Pedagogía frente a la barbarie
Entre la humareda y las barricadas, algunos destellos esperanzadores. Apenas ocupan una foto, un vídeo breve o un texto de acompañamiento en las crónicas sobre Cataluña. Pero esas escenas fugaces se quedan en la retina como un fogonazo de foto antigua, porque sus protagonistas apelan al coraje y a la decencia en medio del encanallamiento de unos y la cobardía de otros.
Pienso por ejemplo en Julia Moreno, micrófono en mano, entre unas decenas de estudiantes que desafían en Barcelona la huelga soberanista. Tiene 21 años y preside S’ha acabat!, una asociación que hace frente al secuestro de las universidades por parte de los totalitarios.

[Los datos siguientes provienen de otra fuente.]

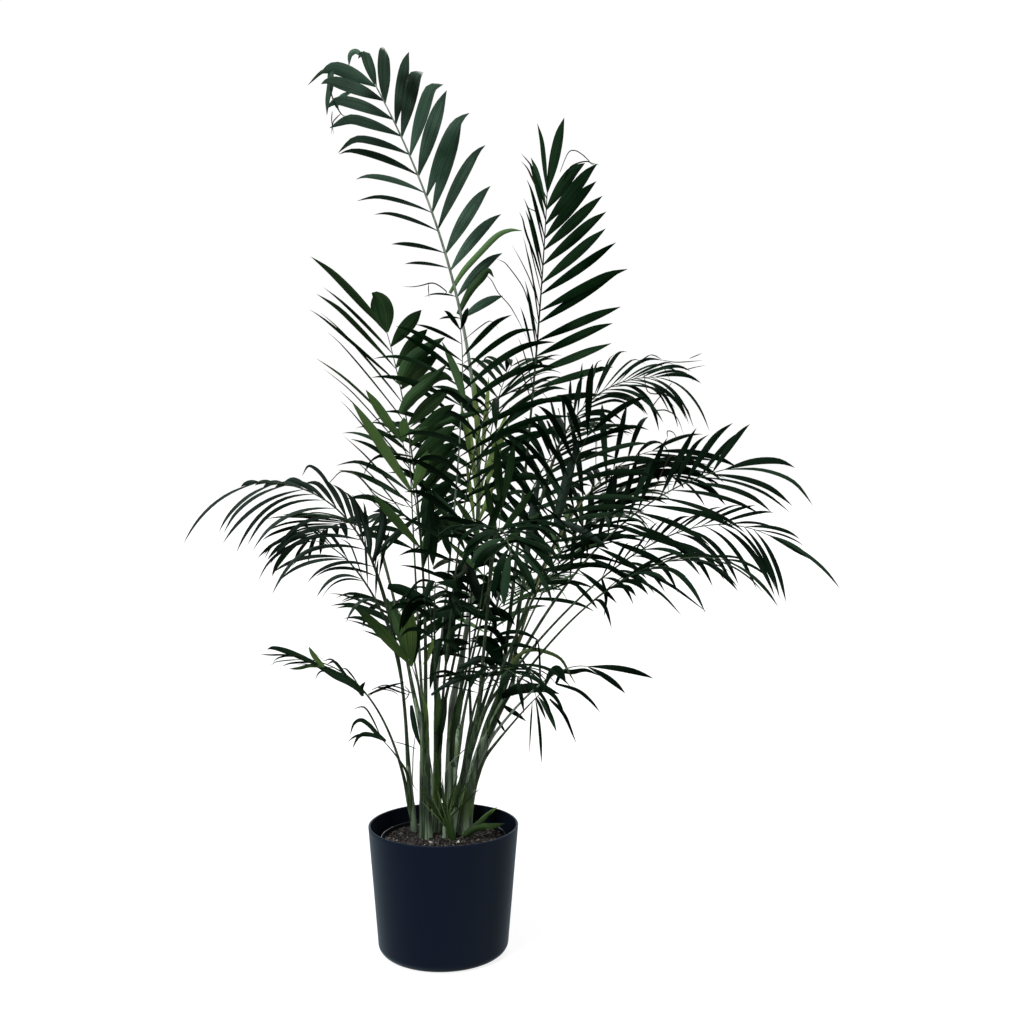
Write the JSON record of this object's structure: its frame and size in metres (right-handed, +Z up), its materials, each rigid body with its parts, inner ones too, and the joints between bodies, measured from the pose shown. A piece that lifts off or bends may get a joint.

O en María José Figueras, rectora de la Rovira i Virgili, de Tarragona, intentando dialogar con los encapuchados que la obligan a cerrar el recinto y que, como sucedáneos mamarrachos de Millán Astray, le dicen eso de «no se ampare en las leyes, no sirven de nada».

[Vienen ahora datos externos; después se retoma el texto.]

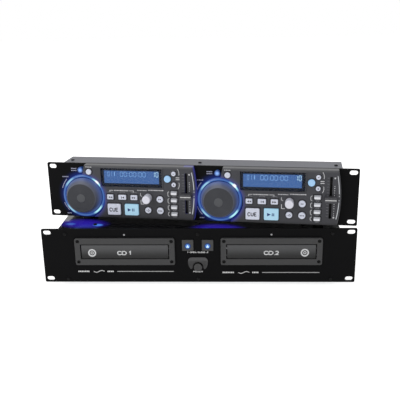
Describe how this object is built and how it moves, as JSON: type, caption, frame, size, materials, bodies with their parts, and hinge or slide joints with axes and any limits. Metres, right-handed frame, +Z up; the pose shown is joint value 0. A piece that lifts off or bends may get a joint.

O en Paula, vecina del Paseo de Gracia, que en un memorable desahogo ante los micrófonos de Ana Rosa imparte una lección de historia: el nacionalismo como ideología perversa que lleva 40 años creando fronteras con el apoyo de una izquierda que enterró sus principios.

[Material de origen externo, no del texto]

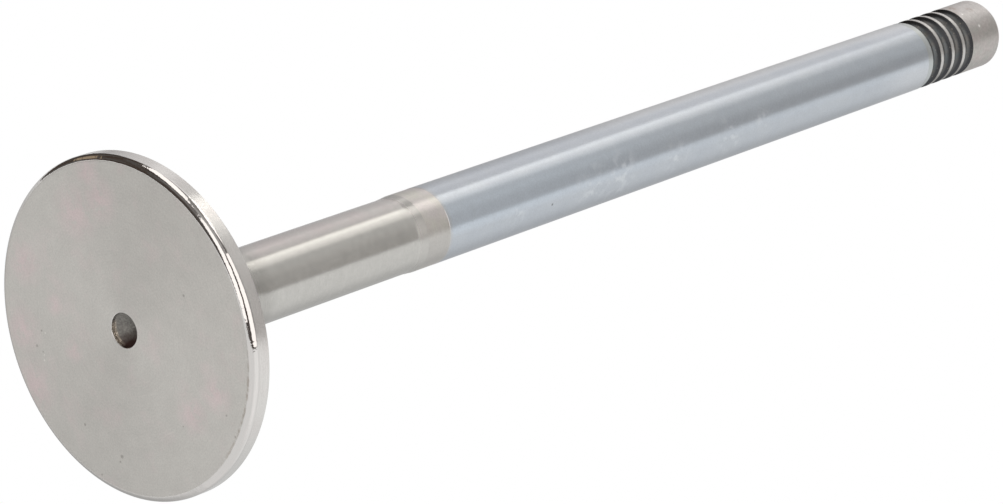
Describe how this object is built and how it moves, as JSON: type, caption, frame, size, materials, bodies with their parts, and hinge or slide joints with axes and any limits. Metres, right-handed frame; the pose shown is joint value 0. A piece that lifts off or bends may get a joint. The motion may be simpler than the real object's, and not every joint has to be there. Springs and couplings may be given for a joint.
{
  "type": "engine poppet valve",
  "caption": "Poppet valve with a flat head, conical seat, plated stem and round-bottomed collet grooves; opens and closes a gas port in a piston engine.",
  "frame": {"origin": "centre of the head's flat face, which is the valve's lowest plane when it stands on its head", "axes": "+Z along the stem, from the head towards the tip; the valve is round, so +X and +Y are any two directions across it"},
  "size_m": [0.0414, 0.0414, 0.1745],
  "materials": {
    "valve_steel": "satin ground steel; the guide length of the stem is hard chrome plated, the collet grooves are dark"
  },
  "bodies": {
    "root": {"valve": "valve_steel"}
  },
  "joints": []
}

O en Cayetana Álvarez de Toledo, que planta cara a unos estibadores en la plaza Sant Jaume. Ella repite «ley, democracia, libertad». Y la turba vocifera: «Guarra», «zorra», «puta», «vuélvete a Argentina»… Por cierto, según El País, Cayetana «se enzarzó» con los estibadores, que la llamaron «chula». El diario de Prisa ha remedado el chiste del culo y el búho de Eugenio: puta, he dicho puta. Les faltó añadir que se lo buscó por ir provocando. Para La Vanguardia, Álvarez de Toledo y los estibadores habían tenido «sus más y sus menos». Tanto eufemismo miserable resulta conmovedor.
Todas estas mujeres, como Inés Arrimadas o Maite Pagaza, hacen pedagogía frente a la barbarie. Pero no es una cuestión de feminismo. En el otro lado tenemos a Meritxell Budó, portavoz del Gobierno catalán, que justifica lo injustificable con un discurso viscoso y lastimero. O a Ada Colau, que retiene a la Guardia Urbana mientras arde su ciudad y luego pide paz, como una Gandhi que ha abandonado la dieta crudivegana.
En estos tiempos de enmascarados y de equidistantes, de «ensoñaciones» y ciudadanos ilusos, de repente alguien habla claro, en medio del fragor, a cara descubierta. Que se nos quede grabado como un gesto heroico dice mucho de la indefensión en la que nos encontramos.